The Committee of Ministers drafted a Declaration to draw attention to the member States to the rights of all human beings to take decisions and form opinions independently of automated systems. The document underlines the risks of using massive amounts of personal and non-personal data to sort and micro-target people, to identify vulnerabilities, and to reshape social environments to achieve specific goals and vested interests. The draft encourages member States (1) to consider additional protective frameworks to address the impacts of the targeted use of data on the exercise of human rights; (2) to initiate inclusive public debates on permissible forms of persuasion and unacceptable manipulation; (3) to empower users by promoting digital literacy on how much data are generated and used for commercial purposes.

Freedom House's report Freedom on the Net 2018: The Rise Of Digital Authoritarianism shows key findings that: 

  • Declines outnumber gains for the eighth consecutive year, with almost half of these being election-related.
  • China trains the world in digital authoritarianism.
  • Internet freedom declined in the United States (mostly due to a decline in net neutrality protections).
  • Citing fake news, governments curbed online dissent (17 countries).
  • Authorities demand control over personal data (18 countries increased surveillance).

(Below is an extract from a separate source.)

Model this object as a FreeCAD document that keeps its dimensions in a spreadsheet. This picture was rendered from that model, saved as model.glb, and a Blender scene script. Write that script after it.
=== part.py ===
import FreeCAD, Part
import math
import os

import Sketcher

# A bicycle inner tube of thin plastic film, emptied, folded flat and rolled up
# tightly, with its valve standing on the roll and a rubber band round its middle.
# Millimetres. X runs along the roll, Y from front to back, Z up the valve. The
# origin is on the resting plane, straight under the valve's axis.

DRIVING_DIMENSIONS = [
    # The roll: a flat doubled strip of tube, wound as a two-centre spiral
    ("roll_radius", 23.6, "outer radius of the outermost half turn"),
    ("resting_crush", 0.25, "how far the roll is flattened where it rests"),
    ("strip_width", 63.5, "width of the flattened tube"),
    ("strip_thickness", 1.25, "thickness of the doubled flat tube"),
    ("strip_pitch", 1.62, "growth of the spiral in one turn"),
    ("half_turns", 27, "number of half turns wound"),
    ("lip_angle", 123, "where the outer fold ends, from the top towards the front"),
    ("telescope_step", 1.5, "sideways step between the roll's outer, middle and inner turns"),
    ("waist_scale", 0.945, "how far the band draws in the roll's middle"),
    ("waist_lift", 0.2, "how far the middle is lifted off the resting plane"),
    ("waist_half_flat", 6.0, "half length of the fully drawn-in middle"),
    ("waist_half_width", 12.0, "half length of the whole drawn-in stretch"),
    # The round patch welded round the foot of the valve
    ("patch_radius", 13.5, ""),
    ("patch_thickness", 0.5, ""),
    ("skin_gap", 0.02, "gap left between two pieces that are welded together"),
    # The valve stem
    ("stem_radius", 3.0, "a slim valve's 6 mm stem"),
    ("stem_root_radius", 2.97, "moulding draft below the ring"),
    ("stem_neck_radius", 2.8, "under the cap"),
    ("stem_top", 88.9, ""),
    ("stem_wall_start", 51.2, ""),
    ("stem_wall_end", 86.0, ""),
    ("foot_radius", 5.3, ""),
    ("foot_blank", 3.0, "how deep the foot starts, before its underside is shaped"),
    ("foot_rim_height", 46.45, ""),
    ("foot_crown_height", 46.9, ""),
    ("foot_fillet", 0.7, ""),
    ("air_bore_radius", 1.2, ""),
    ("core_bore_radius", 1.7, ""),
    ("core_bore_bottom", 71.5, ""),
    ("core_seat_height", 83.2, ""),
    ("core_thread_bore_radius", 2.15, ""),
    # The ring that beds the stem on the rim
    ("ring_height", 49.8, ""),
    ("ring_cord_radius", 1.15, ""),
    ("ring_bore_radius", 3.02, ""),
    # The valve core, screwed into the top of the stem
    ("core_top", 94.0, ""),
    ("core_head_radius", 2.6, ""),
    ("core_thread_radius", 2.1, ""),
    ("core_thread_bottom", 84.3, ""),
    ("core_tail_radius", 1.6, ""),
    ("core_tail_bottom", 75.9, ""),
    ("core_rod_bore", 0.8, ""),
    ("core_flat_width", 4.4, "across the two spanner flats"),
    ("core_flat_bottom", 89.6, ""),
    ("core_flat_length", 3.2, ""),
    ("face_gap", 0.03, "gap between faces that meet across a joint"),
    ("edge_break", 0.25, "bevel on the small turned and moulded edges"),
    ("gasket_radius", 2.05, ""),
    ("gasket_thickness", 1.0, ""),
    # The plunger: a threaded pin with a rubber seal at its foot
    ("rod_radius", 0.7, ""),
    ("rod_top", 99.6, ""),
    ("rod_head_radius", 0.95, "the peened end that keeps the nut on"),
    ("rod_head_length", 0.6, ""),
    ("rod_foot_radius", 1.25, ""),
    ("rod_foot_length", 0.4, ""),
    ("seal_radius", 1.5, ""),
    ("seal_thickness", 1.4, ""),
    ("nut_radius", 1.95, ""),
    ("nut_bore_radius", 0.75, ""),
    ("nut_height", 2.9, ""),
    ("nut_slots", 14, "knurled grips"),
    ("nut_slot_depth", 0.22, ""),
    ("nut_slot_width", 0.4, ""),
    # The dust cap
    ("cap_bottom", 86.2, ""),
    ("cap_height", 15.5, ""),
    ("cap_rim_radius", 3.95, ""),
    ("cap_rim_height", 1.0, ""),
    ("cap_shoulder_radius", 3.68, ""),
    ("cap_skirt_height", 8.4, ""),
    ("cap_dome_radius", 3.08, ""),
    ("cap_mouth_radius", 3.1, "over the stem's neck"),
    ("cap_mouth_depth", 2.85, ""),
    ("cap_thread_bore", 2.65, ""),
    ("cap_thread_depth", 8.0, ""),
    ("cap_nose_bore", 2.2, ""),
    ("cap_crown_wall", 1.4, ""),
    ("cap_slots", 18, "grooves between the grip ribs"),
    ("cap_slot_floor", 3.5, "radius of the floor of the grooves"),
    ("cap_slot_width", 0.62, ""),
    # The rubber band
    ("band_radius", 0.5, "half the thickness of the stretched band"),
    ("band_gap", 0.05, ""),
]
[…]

In his introduction to the report, Fake news, data collection, and the challenge to democracyAdrian Shahbaz said 'Events this year have confirmed that the internet can be used to disrupt democracies as surely as it can destabilize dictatorships'  [...] 'With or without malign intent, the internet and social media in particular can push citizens into polarized echo chambers and pull at the social fabric of a country, fueling hostility between different communities.'

 

                                                                               Changes in Internet Freedom 2018 Freedom House

In Jamal Khashoggi: All you need to know about Saudi journalist's death, the BBC summarises reports about the disappearance of Saudi journalist Jamal Khashoggi in Turkey on 2 October. The article gives details of the development of different government responses, the investigation, and a timeline.

Pat Didomenco asks Is illegal bias lurking in your online job ad? when writing about bias in online employment ads, highlighting the recent American Civil Liberties Union (ACLU) Equal Employment Opportunity Commission complaint against Facebook and 10 employers that post ads on Facebook. The complaint alleges that Facebook used its ad-targeting features to target men, while not showing online ads for police officers, construction workers, truck drivers, and sales staff to women. Didomenco also points out discriminatory practices in age discrimination, and how to identify bias.

                                                                       Facebook gender targeted ad

                                                                          Image source: Seattle Times

The European Court of Human Rights (ECHR) in Strasbourg, in the case of ‘Big Brother Watch and Others v. The United Kingdom’ ruled that the UK’s programme of mass surveillance, the so-called Tempora, revealed by whistleblower Edward Snowden, violated the right to privacy of those targeted.  Three aspects of digital surveillance were considered by the judges: bulk interception of communications, intelligence sharing, and obtaining of communications data from communications service providers. By a majority of five to two votes, the judges found that UK’s Government Communications Headquarters’ (GCHQ) bulk interception regime violated article 8 of the European Convention on Human Rights. However, the court found that the GCHQ’s regime for sharing digital intelligence with foreign governments did not violate article 8 or article 10, therefore was not illegal. This means that sharing with foreign governments did not violate either the right to a private and family life, or to free speech. The judgment also says that not enough protection was given to journalistic sources and that the bulk interception violated the right to freedom of information. The claims were brought by a coalition of 14 human rights groups, privacy organisations and journalists, which include Amnesty International, Liberty, Privacy International, and Big Brother Watch, among others, upon the revelations made by Snowden in 2013, which showed GCHQ’s programme Tempora secretly intercepting, processing, and storing data about millions of people’s private communications, even those who were of no intelligence interest. The judgment cites: ‘The United Kingdom authorities have neither confirmed nor denied the existence of an operation codenamed Tempora.’ The director of the Big Brother Watch, Silkie Carlo, stated: ‘This landmark judgment confirming that the UK’s mass spying breached fundamental rights vindicates Mr Snowden’s courageous whistleblowing and the tireless work of Big Brother Watch and others in our pursuit for justice. This judgment is a vital step towards protecting millions of law-abiding citizens from unjustified intrusion. However, since the new Investigatory Powers Act arguably poses an ever greater threat to civil liberties, our work is far from over.’